Bentele sprach das Thema Wohnen an - die Frage sei im unaufhörlich wachsenden München für alle existentiell, speziell für Menschen mit Behinderung und für alte Menschen. Um den Zuzug bis 2022 zu bewältigen, müssten 160.000 neue Wohnungen entstehen. "Wir brauchen keinen schicken und nobel sanierten Wohnraum, sondern bezahlbaren und barrierefreien", sagte Bentele. Unter den 1,5 Millionen Münchnern seien gegenwärtig 150.000 Menschen behindert. 265.000 Münchner seien älter als 64 Jahre. "Sie alle brauchen barrierefreien Wohnraum, um ihr Leben wie alle anderen auch nach eigenen Wünschen sebstbestimmt gestalten zu können", so Bentele. Für Menschen mit Behinderung sei es in München jedoch nahezu aussichtsslos, eine Wohnung zu finden. Weil gleichzeitig der Bestand an Sozialwohnungen in den vergangenen Jahren zurückgegangen ist, können sich immer mehr Menschen Wohnen in München nicht mehr leisten.
"München muss eine Stadt für alle bleiben"
Davon seien erst recht diejenigen betroffen, die nur durchschnittliche Renten oder Einkünfte haben. Knapp jeder fünfte Münchner sei armutsgefährdet, so Bentele. Wer weniger als 1.350 Euro im Monat zur Verfügung hat, gilt in München als arm - und das sind viele Rentner: Der Durchschnittsrenter in der Stadt bekommt aktuell 1.005 Euro (Männer) bzw. 707 Euro (Frauen).

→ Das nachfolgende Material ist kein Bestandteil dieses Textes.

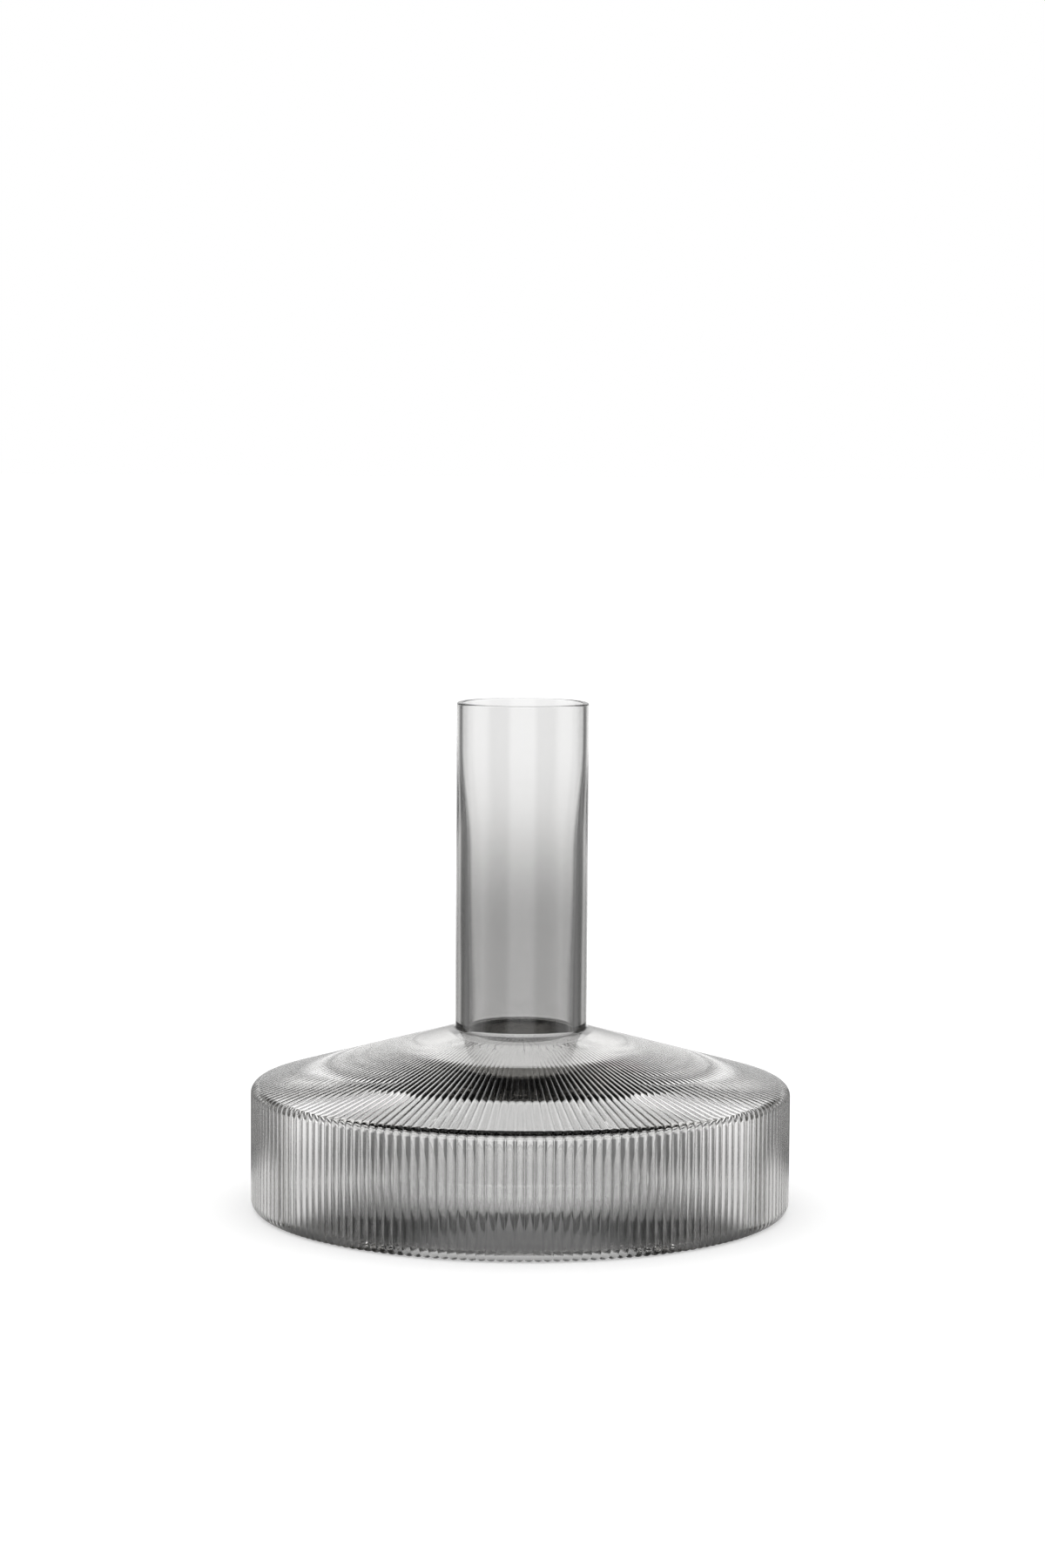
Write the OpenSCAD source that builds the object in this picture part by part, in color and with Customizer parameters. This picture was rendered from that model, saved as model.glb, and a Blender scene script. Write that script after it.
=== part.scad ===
// Wine carafe: one piece of mouth-blown smoke-grey glass with a wide ribbed body
// and a smooth neck. The origin is the centre of the foot on the table, +Z up.
// The glass is drawn as one closed section and shared out among six zones that
// meet face to face: floor, heel, side wall, shoulder, collar and neck.

/* [Body] */
// Diameter of the body over the rib crests
body_d = 210; // [160:1:260]
// Height at which the planes of the wall and the shoulder would meet
corner_h = 48.1; // [38:0.1:80]
// Slope of the shoulder above the horizontal, in degrees
shoulder_slope = 16; // [8:0.5:24]
// Outside radius of the corner between the wall and the shoulder
corner_r = 3.6; // [2:0.1:7]
// Outside radius of the heel between the wall and the foot
heel_r = 4; // [2:0.1:7]

/* [Neck] */
// Height of the carafe to its rim
total_h = 197.5; // [150:0.5:260]
// Outside diameter of the neck
neck_d = 51.2; // [40:0.2:64]
// Radius of the smooth flare between the neck and the shoulder
flare_r = 1.6; // [1:0.1:8]
// Rounding of the fire-polished rim, inside and outside
rim_r = 0.9; // [0.3:0.1:0.9]
// Length of the straight bore under the rim's rounding
mouth_l = 18; // [8:0.5:30]
// Distance below the rim at which the neck wall has nearly its full thickness
thickening_l = 60; // [40:1:80]

/* [Glass thickness] */
// Neck wall at the rim and along the straight bore
rim_wall = 2; // [1.9:0.1:3]
// Neck wall at the end of the thickening
mid_wall = 4.4; // [3:0.1:5]
// Neck wall at the foot of the neck
neck_foot_wall = 5.4; // [4:0.1:7]
// Shoulder wall round the neck, where the glass is thickest
shoulder_root_wall = 6.8; // [4:0.1:8]
// Shoulder wall from the corner in, up to where the glass starts to thicken
shoulder_wall = 3.2; // [2.6:0.1:4]
// Radius inside which the shoulder thickens towards the neck
thickening_r = 77; // [60:1:90]
// Radius inside which the shoulder has its full thickness
root_r = 45; // [38:1:54]
// Side wall, from the rib crests to the inside
side_wall_t = 3.4; // [2.6:0.1:5]
// Floor thickness
floor_t = 1.8; // [1.5:0.1:5]

/* [Inside roundings] */
// Rounding where the neck bore opens into the body
throat_r = 9; // [4:0.5:12]
// Inside radius of the corner under the shoulder
inner_corner_r = 1.5; // [1:0.1:5]
// Inside radius between the wall and the floor
inner_heel_r = 2.5; // [2:0.5:8]

/* [Foot] */
// Width of the flat ring that the carafe stands on
foot_ring_w = 9; // [5:0.5:14]
// Height of the raised centre under the floor
punt_h = 13; // [2:0.5:15]
// How flat the middle of the raised centre is: 2 is a plain dome
punt_power = 5; // [2:1:6]

/* [Ribs] */
// Number of ribs around the body
rib_count = 184; // [120:4:200]
// Depth of the valleys between the ribs
rib_depth = 0.8; // [0.4:0.05:1.1]
// Depth of the valleys on the shoulder, next to its corner
shoulder_rib_depth = 0.3; // [0.1:0.05:0.8]
// Width of the level crest of each rib at the wall
rib_flat = 1.3; // [0.4:0.05:1.6]
// Radius on the shoulder at which the ribs have faded out
rib_end_r = 35.3; // [34:0.1:50]

/* [Hidden] */

arc_steps = 6;           // straight steps in each rounding
dome_steps = 16;         // straight steps from the foot ring to the centre of the floor
round_fn = 360;          // facets of a full turn in the preview
glass_smoke = [0.45, 0.45, 0.44, 0.55];

body_r = body_d / 2;
neck_r = neck_d / 2;
bore_r = neck_r - rim_wall;
foot_r = body_r - heel_r;
ring_in_r = foot_r - foot_ring_w;
inner_r = body_r - side_wall_t;
rise = tan(shoulder_slope);

// Heights at which the zones meet
heel_top = punt_h + floor_t + inner_heel_r;
wall_top = corner_h - corner_r * tan((90 - shoulder_slope) / 2);
neck_foot = shoulder_z(neck_r) + flare_r * tan((90 - shoulder_slope) / 2);

// Height of the shoulder's outer surface, and of its underside, at radius r
function shoulder_z(r) = corner_h + (body_r - r) * rise;
function root_share(r) = min(1, max(0, (thickening_r - r) / (thickening_r - root_r)));
function under_z(r) = shoulder_z(r)
    - (shoulder_wall + (shoulder_root_wall - shoulder_wall) * root_share(r)) / cos(shoulder_slope);

// Height of the underside of the floor at radius r, and its line from the centre out
function punt_z(r) = punt_h * (1 - pow(r / ring_in_r, punt_power));
punt_line = [for (i = [0 : dome_steps]) let (r = ring_in_r * i / dome_steps) [r, punt_z(r)]];

function unit(v) = v / norm(v);
function turn(a) = a > 180 ? a - 360 : a < -180 ? a + 360 : a;

// Points of the arc of radius r that rounds the corner b between a and c
function rounded(a, b, c, r) = let (
    u = unit(a - b), v = unit(c - b),
    half = acos(u * v) / 2,
    centre = b + unit(u + v) * r / sin(half),
    from = b + u * r / tan(half) - centre,
    to = b + v * r / tan(half) - centre,
    start = atan2(from[1], from[0]),
    sweep = turn(atan2(to[1], to[0]) - start)
) [for (i = [0 : arc_steps])
    centre + r * [cos(start + sweep * i / arc_steps), sin(start + sweep * i / arc_steps)]];

// Corners of the section before they are rounded, outside and inside
wall_foot = [body_r, 0];
wall_head = [body_r, corner_h];
neck_root = [neck_r, shoulder_z(neck_r)];
rim_out = [neck_r, total_h];
rim_in = [bore_r, total_h];
bore_end = [bore_r, total_h - rim_r - mouth_l];
thickening_end = [neck_r - mid_wall, total_h - thickening_l];
throat = [neck_r - neck_foot_wall, under_z(neck_r - neck_foot_wall)];
root_bend = [root_r, under_z(root_r)];
outer_bend = [thickening_r, under_z(thickening_r)];
inner_head = [inner_r, under_z(inner_r)];
inner_foot = [inner_r, floor_t];
inner_floor = [ring_in_r, floor_t];

// The outline of the glass in section, and the space inside it
module outer_section() {
    polygon(concat(
        punt_line,
        rounded([foot_r, 0], wall_foot, wall_head, heel_r),
        rounded(wall_foot, wall_head, neck_root, corner_r),
        rounded(wall_head, neck_root, rim_out, flare_r),
        rounded(neck_root, rim_out, [0, total_h], rim_r),
        [[0, total_h]]
    ));
}

module inner_section() {
    polygon(concat(
        [for (p = punt_line) p + [0, floor_t]],
        rounded(inner_floor, inner_foot, inner_head, inner_heel_r),
        rounded(inner_foot, inner_head, outer_bend, inner_corner_r),
        [outer_bend, root_bend],
        rounded(root_bend, throat, thickening_end, throat_r),
        [thickening_end, bore_end],
        rounded(bore_end, rim_in, rim_out, rim_r),
        [[bore_r + rim_r, total_h + 1], [0, total_h + 1]]
    ));
}

// The glass between two radii and two heights, turned about the axis
module plain_zone(r0, r1, z0, z1) {
    rotate_extrude($fn = round_fn)
        intersection() {
            difference() { outer_section(); inner_section(); }
            translate([r0, z0]) square([r1 - r0, z1 - z0]);
        }
}

// Where the points of one rib lie: the angle from its crest, and the share of the depth
pitch = 360 / rib_count;
crest_angle = atan2(rib_flat / 2, body_r);
rib_shape = [[-crest_angle, 0], [crest_angle, 0], [pitch / 2, 1]];

// One row of points round the body for the place [point, outward normal, rib depth]
function ribbed_row(place) = [for (i = [0 : rib_count - 1], q = rib_shape) let (
    p = place[0] - q[1] * place[2] * place[1],
    a = i * pitch + q[0]
) [p[0] * cos(a), p[0] * sin(a), p[1]]];

// Places along a rounding of radius r about a centre, between two facing angles
function rounding(centre, r, from, to, depths) = [for (i = [0 : len(depths) - 1])
    let (a = from + (to - from) * i / (len(depths) - 1), n = [cos(a), sin(a)])
    [centre + r * n, n, depths[i]]];

// A solid block with ribs on its side, which follows the places from the bottom up
module ribbed_block(places) {
    rows = [for (p = places) ribbed_row(p)];
    n = len(rows[0]);
    last = len(rows) - 1;
    ends = [[0, 0, rows[0][0][2]], [0, 0, rows[last][0][2]]];
    polyhedron(
        concat([for (row = rows) each row], ends),
        concat(
            [for (j = [0 : last - 1], i = [0 : n - 1]) let (
                p = j * n + i, q = j * n + (i + 1) % n
            ) each [[p, p + n, q + n], [p, q + n, q]]],
            [for (i = [0 : n - 1]) let (k = (i + 1) % n) each [
                [i, k, (last + 1) * n], [last * n + k, last * n + i, (last + 1) * n + 1]
            ]]
        )
    );
}

// The ribbed glass outside the radius r0, which follows the places
module ribbed_zone(r0, places) {
    difference() {
        ribbed_block(places);
        rotate_extrude($fn = round_fn) {
            inner_section();
            translate([0, -1]) square([r0, total_h]);
        }
    }
}

module floor_disc() {
    color(glass_smoke) plain_zone(0, ring_in_r, 0, heel_top);
}

module heel() {
    color(glass_smoke) ribbed_zone(ring_in_r, concat(
        rounding([foot_r, heel_r], heel_r, -90, 0, [0, rib_depth, rib_depth]),
        [[[body_r, heel_top], [1, 0], rib_depth]]
    ));
}

module side_wall() {
    color(glass_smoke) ribbed_zone(ring_in_r, [
        [[body_r, heel_top], [1, 0], rib_depth],
        [[body_r, wall_top], [1, 0], rib_depth]
    ]);
}

module shoulder() {
    slope_normal = [sin(shoulder_slope), cos(shoulder_slope)];
    inside_r = rib_end_r - 1;
    color(glass_smoke) ribbed_zone(rib_end_r, concat(
        rounding([body_r - corner_r, wall_top], corner_r, 0, 90 - shoulder_slope,
            [rib_depth, (rib_depth + shoulder_rib_depth) / 2, shoulder_rib_depth]),
        [[[inside_r, shoulder_z(inside_r)], slope_normal, 0]]
    ));
}

module collar() {
    color(glass_smoke) plain_zone(0, rib_end_r, wall_top, neck_foot);
}

module neck() {
    color(glass_smoke) plain_zone(0, neck_r, neck_foot, total_h);
}

floor_disc();
heel();
side_wall();
shoulder();
collar();
neck();
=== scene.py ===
# Wine carafe of mouth-blown smoke-grey glass with a ribbed body, on a plain white table
import math

import bpy
import numpy as np
from mathutils import Matrix, Vector


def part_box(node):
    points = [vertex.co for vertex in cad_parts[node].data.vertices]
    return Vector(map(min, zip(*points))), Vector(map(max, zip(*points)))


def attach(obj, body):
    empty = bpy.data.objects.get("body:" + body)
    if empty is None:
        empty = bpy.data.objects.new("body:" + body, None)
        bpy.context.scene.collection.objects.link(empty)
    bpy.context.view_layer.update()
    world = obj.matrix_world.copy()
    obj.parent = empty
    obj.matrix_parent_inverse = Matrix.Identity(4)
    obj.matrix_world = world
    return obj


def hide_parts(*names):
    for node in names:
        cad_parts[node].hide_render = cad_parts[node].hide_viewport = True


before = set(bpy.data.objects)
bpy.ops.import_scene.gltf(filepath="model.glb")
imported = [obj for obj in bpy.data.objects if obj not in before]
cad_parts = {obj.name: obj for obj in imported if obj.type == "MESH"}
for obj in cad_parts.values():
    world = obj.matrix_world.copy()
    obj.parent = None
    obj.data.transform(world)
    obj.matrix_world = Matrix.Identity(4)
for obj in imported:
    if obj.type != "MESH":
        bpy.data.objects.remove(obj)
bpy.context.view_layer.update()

MM = 0.001
NODES = ["floor_disc", "heel", "side_wall", "shoulder", "collar", "neck"]

# Sizes that the frame gives
ring_in_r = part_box("floor_disc")[1][0]
body_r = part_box("side_wall")[1][0]
wall_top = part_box("side_wall")[1][2]
collar_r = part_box("collar")[1][0]
neck_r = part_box("neck")[1][0]
total_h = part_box("neck")[1][2]

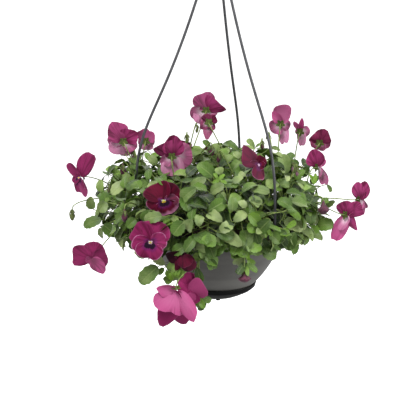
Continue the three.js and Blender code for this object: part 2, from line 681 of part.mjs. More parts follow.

"München muss eine Stadt für alle bleiben", forderte Bentele. "Das kann nur funktionieren, wenn alle, die ein Leben lang gearbeitet haben, am Ende nicht mit einer Rente unterhalb des Grundsicherungsniveaus abgespeist werden." Die Rente müsse zum Leben reichen. Wie Mascher wies Bentele darauf hin, dass man für dieses Ziel schon weit vorher, im Arbeitsleben, die Weichen stellen müsse: "Prekäre Beschäftigunsgverhältnisse müssen endlich eingedämmt werden!"
Sich einmischen
„Wir werden den Politikern, die sich für den Bundestag bewerben, auf den Zahn fühlen“, verspricht Verena Bentele. Dazu lädt der VdK im Juli zu sieben Großveranstaltungen zur Bundestagswahl in ganz Bayern ein.
Am Freitag, 21. Juli, ist der VdK um 14.30 Uhr in der Stadthalle Germering präsent.